All the data should come back exactly as it was given.

**Dataset section**
--------------------------------

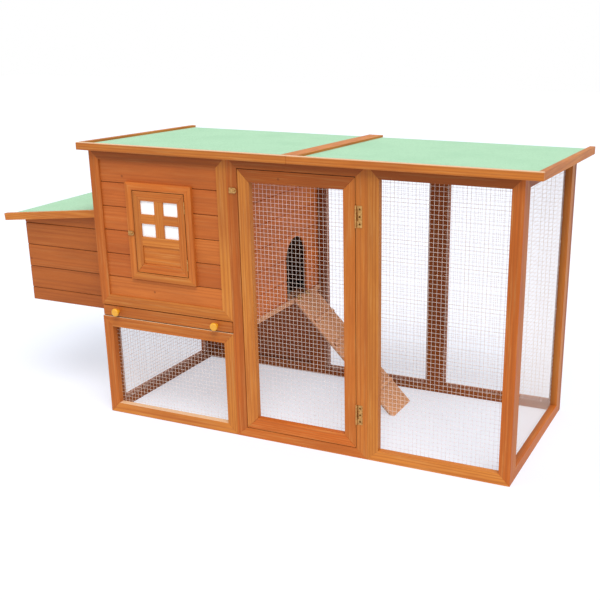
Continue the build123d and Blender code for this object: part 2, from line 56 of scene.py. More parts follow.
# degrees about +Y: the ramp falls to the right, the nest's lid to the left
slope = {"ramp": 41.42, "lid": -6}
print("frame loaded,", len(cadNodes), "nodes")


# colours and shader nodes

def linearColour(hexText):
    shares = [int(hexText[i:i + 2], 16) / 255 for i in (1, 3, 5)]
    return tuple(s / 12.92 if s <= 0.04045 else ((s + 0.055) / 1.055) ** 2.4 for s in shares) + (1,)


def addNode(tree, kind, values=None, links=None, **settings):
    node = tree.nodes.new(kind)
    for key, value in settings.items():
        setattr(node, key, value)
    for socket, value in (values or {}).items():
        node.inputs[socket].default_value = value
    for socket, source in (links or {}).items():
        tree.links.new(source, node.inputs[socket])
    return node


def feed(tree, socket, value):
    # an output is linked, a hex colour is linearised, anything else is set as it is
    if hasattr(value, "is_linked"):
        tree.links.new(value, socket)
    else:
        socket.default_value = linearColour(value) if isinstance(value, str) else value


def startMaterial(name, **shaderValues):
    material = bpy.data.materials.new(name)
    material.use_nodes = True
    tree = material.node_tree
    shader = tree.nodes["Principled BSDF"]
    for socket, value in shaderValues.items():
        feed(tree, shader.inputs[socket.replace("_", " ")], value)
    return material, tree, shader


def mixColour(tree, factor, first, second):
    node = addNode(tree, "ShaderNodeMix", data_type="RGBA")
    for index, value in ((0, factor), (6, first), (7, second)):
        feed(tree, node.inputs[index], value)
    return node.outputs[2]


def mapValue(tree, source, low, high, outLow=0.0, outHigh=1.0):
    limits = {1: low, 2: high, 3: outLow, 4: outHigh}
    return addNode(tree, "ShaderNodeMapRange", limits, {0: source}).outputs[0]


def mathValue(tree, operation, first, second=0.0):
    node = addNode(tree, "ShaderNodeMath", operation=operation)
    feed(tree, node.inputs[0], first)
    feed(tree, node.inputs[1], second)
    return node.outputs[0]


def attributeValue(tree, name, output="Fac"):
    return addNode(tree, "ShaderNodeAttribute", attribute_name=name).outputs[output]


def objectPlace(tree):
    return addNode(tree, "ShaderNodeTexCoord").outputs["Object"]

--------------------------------

**Output below**
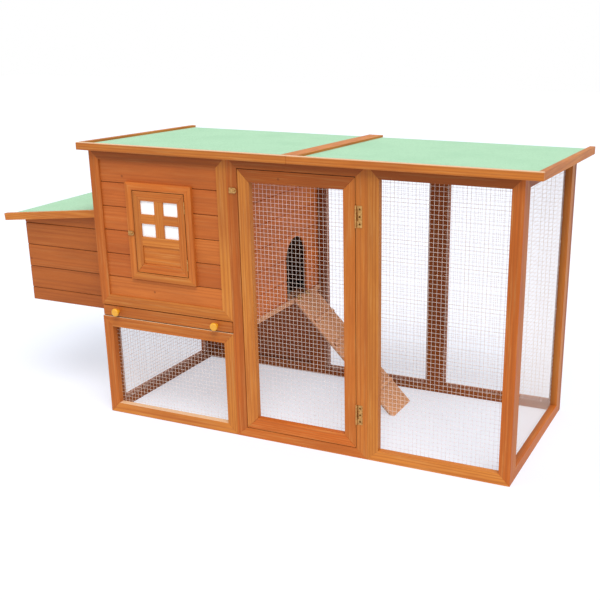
Continue the build123d and Blender code for this object: part 2, from line 56 of scene.py. More parts follow.
# degrees about +Y: the ramp falls to the right, the nest's lid to the left
slope = {"ramp": 41.42, "lid": -6}
print("frame loaded,", len(cadNodes), "nodes")


# colours and shader nodes

def linearColour(hexText):
    shares = [int(hexText[i:i + 2], 16) / 255 for i in (1, 3, 5)]
    return tuple(s / 12.92 if s <= 0.04045 else ((s + 0.055) / 1.055) ** 2.4 for s in shares) + (1,)


def addNode(tree, kind, values=None, links=None, **settings):
    node = tree.nodes.new(kind)
    for key, value in settings.items():
        setattr(node, key, value)
    for socket, value in (values or {}).items():
        node.inputs[socket].default_value = value
    for socket, source in (links or {}).items():
        tree.links.new(source, node.inputs[socket])
    return node


def feed(tree, socket, value):
    # an output is linked, a hex colour is linearised, anything else is set as it is
    if hasattr(value, "is_linked"):
        tree.links.new(value, socket)
    else:
        socket.default_value = linearColour(value) if isinstance(value, str) else value


def startMaterial(name, **shaderValues):
    material = bpy.data.materials.new(name)
    material.use_nodes = True
    tree = material.node_tree
    shader = tree.nodes["Principled BSDF"]
    for socket, value in shaderValues.items():
        feed(tree, shader.inputs[socket.replace("_", " ")], value)
    return material, tree, shader


def mixColour(tree, factor, first, second):
    node = addNode(tree, "ShaderNodeMix", data_type="RGBA")
    for index, value in ((0, factor), (6, first), (7, second)):
        feed(tree, node.inputs[index], value)
    return node.outputs[2]


def mapValue(tree, source, low, high, outLow=0.0, outHigh=1.0):
    limits = {1: low, 2: high, 3: outLow, 4: outHigh}
    return addNode(tree, "ShaderNodeMapRange", limits, {0: source}).outputs[0]


def mathValue(tree, operation, first, second=0.0):
    node = addNode(tree, "ShaderNodeMath", operation=operation)
    feed(tree, node.inputs[0], first)
    feed(tree, node.inputs[1], second)
    return node.outputs[0]


def attributeValue(tree, name, output="Fac"):
    return addNode(tree, "ShaderNodeAttribute", attribute_name=name).outputs[output]


def objectPlace(tree):
    return addNode(tree, "ShaderNodeTexCoord").outputs["Object"]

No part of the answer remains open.